— begin PROVIDED DATA —
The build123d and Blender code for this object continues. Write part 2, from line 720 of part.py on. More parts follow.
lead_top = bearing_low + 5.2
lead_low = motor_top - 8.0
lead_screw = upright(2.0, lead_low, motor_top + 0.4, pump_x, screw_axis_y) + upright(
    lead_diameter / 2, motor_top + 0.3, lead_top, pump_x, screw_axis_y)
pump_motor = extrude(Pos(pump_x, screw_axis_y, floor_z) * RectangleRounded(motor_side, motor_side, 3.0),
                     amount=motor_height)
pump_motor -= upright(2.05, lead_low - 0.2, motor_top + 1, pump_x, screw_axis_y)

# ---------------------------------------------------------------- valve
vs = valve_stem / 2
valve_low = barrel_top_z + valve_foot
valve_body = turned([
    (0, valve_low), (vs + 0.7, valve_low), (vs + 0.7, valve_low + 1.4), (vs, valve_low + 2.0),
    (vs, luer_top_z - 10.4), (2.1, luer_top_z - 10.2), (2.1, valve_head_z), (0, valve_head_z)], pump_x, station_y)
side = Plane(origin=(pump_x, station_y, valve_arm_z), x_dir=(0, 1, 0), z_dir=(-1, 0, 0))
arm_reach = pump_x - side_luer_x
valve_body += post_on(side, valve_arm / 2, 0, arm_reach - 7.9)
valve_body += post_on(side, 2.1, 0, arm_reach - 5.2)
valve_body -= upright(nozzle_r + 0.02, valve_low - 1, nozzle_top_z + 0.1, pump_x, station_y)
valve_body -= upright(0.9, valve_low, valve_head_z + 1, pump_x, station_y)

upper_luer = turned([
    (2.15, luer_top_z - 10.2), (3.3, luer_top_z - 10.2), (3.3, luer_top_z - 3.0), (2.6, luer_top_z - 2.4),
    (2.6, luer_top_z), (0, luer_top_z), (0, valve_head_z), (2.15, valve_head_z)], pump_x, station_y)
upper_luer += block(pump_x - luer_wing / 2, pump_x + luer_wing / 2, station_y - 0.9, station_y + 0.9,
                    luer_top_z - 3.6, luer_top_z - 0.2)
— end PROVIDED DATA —
— begin PROVIDED DATA —
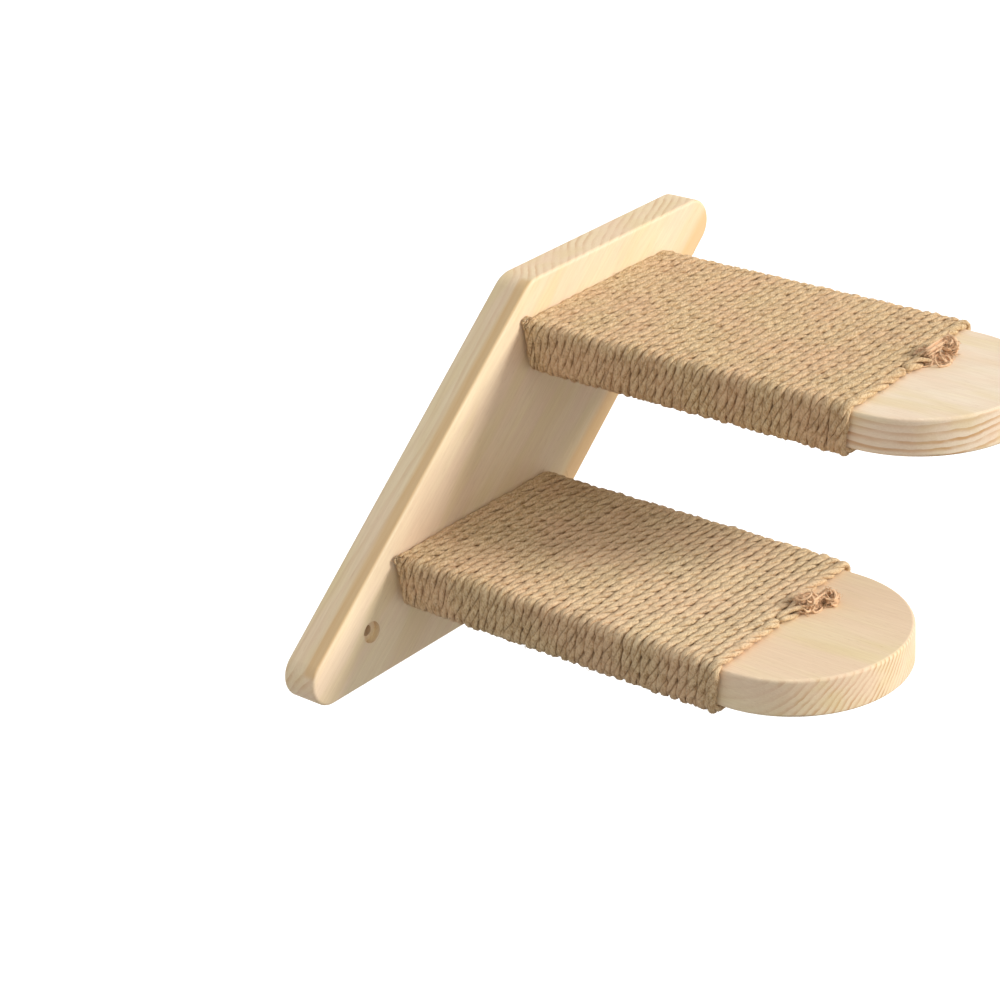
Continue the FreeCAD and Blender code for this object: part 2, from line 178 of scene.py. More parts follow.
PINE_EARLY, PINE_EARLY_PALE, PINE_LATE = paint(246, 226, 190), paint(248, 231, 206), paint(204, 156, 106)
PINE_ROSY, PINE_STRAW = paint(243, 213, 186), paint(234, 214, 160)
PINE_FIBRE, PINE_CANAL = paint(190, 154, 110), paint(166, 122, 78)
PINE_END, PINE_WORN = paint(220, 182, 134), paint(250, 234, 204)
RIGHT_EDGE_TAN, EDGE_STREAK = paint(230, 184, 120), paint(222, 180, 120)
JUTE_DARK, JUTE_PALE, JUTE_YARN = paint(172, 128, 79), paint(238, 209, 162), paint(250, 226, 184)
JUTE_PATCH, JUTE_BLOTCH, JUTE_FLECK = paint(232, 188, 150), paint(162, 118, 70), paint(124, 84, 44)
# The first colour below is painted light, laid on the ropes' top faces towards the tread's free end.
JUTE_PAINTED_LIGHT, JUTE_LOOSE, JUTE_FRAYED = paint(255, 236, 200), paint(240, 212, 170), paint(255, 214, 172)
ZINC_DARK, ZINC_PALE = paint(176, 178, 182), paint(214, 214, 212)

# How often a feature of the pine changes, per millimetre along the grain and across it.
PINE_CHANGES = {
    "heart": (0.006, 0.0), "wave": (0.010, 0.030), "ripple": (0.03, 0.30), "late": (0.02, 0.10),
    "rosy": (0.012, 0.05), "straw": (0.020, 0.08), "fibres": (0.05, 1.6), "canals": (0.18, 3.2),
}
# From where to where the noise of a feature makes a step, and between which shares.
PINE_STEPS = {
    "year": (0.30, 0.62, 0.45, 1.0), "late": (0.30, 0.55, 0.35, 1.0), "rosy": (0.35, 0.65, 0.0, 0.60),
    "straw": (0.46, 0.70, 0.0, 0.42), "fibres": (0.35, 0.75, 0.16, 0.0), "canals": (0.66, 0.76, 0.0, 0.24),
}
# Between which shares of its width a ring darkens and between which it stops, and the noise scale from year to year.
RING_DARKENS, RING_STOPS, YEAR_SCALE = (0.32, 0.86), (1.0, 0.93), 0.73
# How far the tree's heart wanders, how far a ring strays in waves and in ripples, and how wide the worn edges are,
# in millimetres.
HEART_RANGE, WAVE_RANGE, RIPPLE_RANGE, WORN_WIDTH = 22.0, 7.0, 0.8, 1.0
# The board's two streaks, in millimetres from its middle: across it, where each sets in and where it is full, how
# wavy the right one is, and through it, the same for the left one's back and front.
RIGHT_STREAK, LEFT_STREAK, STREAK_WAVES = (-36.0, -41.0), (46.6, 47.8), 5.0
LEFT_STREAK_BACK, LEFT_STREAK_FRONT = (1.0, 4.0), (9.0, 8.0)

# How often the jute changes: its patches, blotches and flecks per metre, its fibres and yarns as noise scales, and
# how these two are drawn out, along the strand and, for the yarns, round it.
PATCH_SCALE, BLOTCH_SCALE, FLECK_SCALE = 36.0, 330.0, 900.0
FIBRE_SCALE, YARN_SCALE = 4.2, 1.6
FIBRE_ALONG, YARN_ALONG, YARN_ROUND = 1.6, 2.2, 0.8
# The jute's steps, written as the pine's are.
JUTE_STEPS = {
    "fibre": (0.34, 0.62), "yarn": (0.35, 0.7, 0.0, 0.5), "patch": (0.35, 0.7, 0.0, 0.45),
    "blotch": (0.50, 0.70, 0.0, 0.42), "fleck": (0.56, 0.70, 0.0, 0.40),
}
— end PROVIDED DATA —
**YOUR INSTRUCTIONS**.
Take the listing above and repeat exactly the lines from the one containing "Continue the FreeCAD" through the one containing "paint(214, 214, 212)", both included.

**PROBLEM SOLUTION**.
Continue the FreeCAD and Blender code for this object: part 2, from line 178 of scene.py. More parts follow.
PINE_EARLY, PINE_EARLY_PALE, PINE_LATE = paint(246, 226, 190), paint(248, 231, 206), paint(204, 156, 106)
PINE_ROSY, PINE_STRAW = paint(243, 213, 186), paint(234, 214, 160)
PINE_FIBRE, PINE_CANAL = paint(190, 154, 110), paint(166, 122, 78)
PINE_END, PINE_WORN = paint(220, 182, 134), paint(250, 234, 204)
RIGHT_EDGE_TAN, EDGE_STREAK = paint(230, 184, 120), paint(222, 180, 120)
JUTE_DARK, JUTE_PALE, JUTE_YARN = paint(172, 128, 79), paint(238, 209, 162), paint(250, 226, 184)
JUTE_PATCH, JUTE_BLOTCH, JUTE_FLECK = paint(232, 188, 150), paint(162, 118, 70), paint(124, 84, 44)
# The first colour below is painted light, laid on the ropes' top faces towards the tread's free end.
JUTE_PAINTED_LIGHT, JUTE_LOOSE, JUTE_FRAYED = paint(255, 236, 200), paint(240, 212, 170), paint(255, 214, 172)
ZINC_DARK, ZINC_PALE = paint(176, 178, 182), paint(214, 214, 212)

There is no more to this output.